Strong July Gives Way To Volatile August As Trade War Escalates

July was yet another solid month for stocks, as the major market indexes eclipsed and held above psychological barriers, like the S&P 500 at 3,000, and the technical consolidation at these levels continued with hardly any give back at all. But of course, the last day of July brought a hint of volatility to come, and indeed August has followed through on that with a vengeance. As the old adage goes, “Stocks take the stairs up but ride the elevator down,” and we just saw a perfect example of it. The technical conditions were severely overbought, with price stretched way above its 20-day simple moving average, and now suddenly the broad all-cap indexes (S&P 500, Dow, Nasdaq) are challenging support at the 200-day moving average, while the small cap Russell 2000 index has plummeted well below its 200-day and is now testing its May low.

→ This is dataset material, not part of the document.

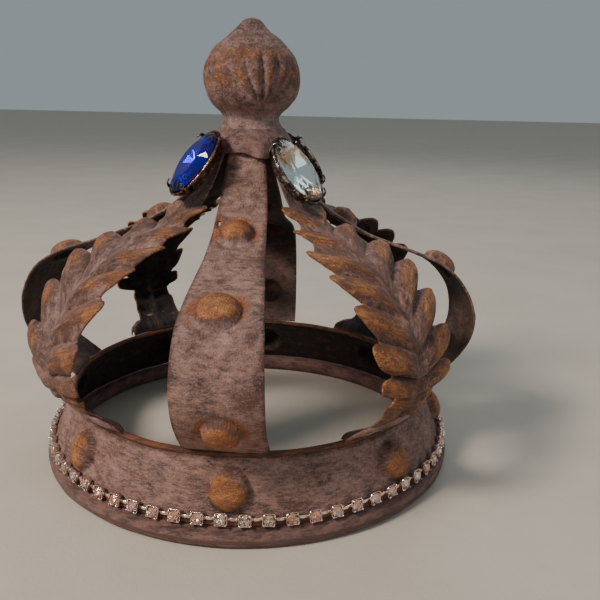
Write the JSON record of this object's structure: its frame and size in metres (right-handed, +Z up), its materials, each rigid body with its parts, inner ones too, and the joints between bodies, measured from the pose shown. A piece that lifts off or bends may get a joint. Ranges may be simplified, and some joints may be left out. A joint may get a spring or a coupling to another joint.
{
  "type": "decorative crown",
  "caption": "Weathered tin crown with a banded rim, plain and leaf-shaped arches, a bud finial, oval glass stones and a chain of small stones.",
  "frame": {"origin": "middle of the flat underside of the bottom rim, which the crown stands on", "axes": "+Z up along the crown's axis to the finial, the front strap on -Y, +X to the right seen from the front"},
  "size_m": [0.1707, 0.1672, 0.159],
  "materials": {
    "grey_tin": "dusty pinkish-grey lime wash over brown tin, mottled and brushed",
    "rusty_tin": "brown oxidised tin with rust flecks and a thin grey wash",
    "gilded_tin": "grey washed tin with copper-gold paint rubbed on the raised parts",
    "silver": "plated cups and links with clear glass stones",
    "bronze_setting": "dark bronze plating with worn bright edges",
    "dark_setting": "gunmetal plating with bright silver edges",
    "blue_glass": "faceted cobalt blue glass, foiled behind",
    "clear_glass": "faceted clear glass, foiled behind",
    "smoke_glass": "faceted smoky green-grey glass",
    "amber_glass": "faceted amber glass",
    "steel": "plain steel, dulled"
  },
  "bodies": {
    "root": {"bottom_rim": "rusty_tin", "circlet_band": "grey_tin", "top_hem": "rusty_tin", "rhinestone_chain": "silver", "front_strap": "grey_tin", "right_strap": "grey_tin", "back_strap": "grey_tin", "left_strap": "grey_tin", "front_left_leaf": "gilded_tin", "front_right_leaf": "gilded_tin", "back_right_leaf": "gilded_tin", "back_left_leaf": "gilded_tin", "front_left_setting": "bronze_setting", "front_right_setting": "dark_setting", "back_right_setting": "dark_setting", "back_left_setting": "bronze_setting", "front_left_stone": "blue_glass", "front_right_stone": "clear_glass", "back_right_stone": "smoke_glass", "back_left_stone": "amber_glass", "finial_bud": "gilded_tin", "finial_skirt": "rusty_tin", "hub_plate": "rusty_tin", "finial_screw": "steel", "neck_plug": "steel"}
  },
  "joints": []
}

For the past 18 months (essentially starting with the February 2018 correction), investor caution has been driven by escalating trade wars and tariffs, rising global protectionism, a “race to the bottom” in currency wars, and our highly dysfunctional political climate. However, this cautious sentiment has been coupled with an apparent fear of missing out (aka FOMO) on a major market melt-up that together have kept global capital in US stocks but pushed up valuations in low-volatility and defensive market segments to historically high valuations relative to GARP (growth at a reasonable price), value, and cyclical market segments. Until the past few days, rather than selling their stocks, investor have preferred to simply rotate into defensive names when the news was distressing (which has been most of the time) and then going a little more risk-on when the news was more encouraging (which has been less of the time). I share some new insights on this phenomenon in today’s article.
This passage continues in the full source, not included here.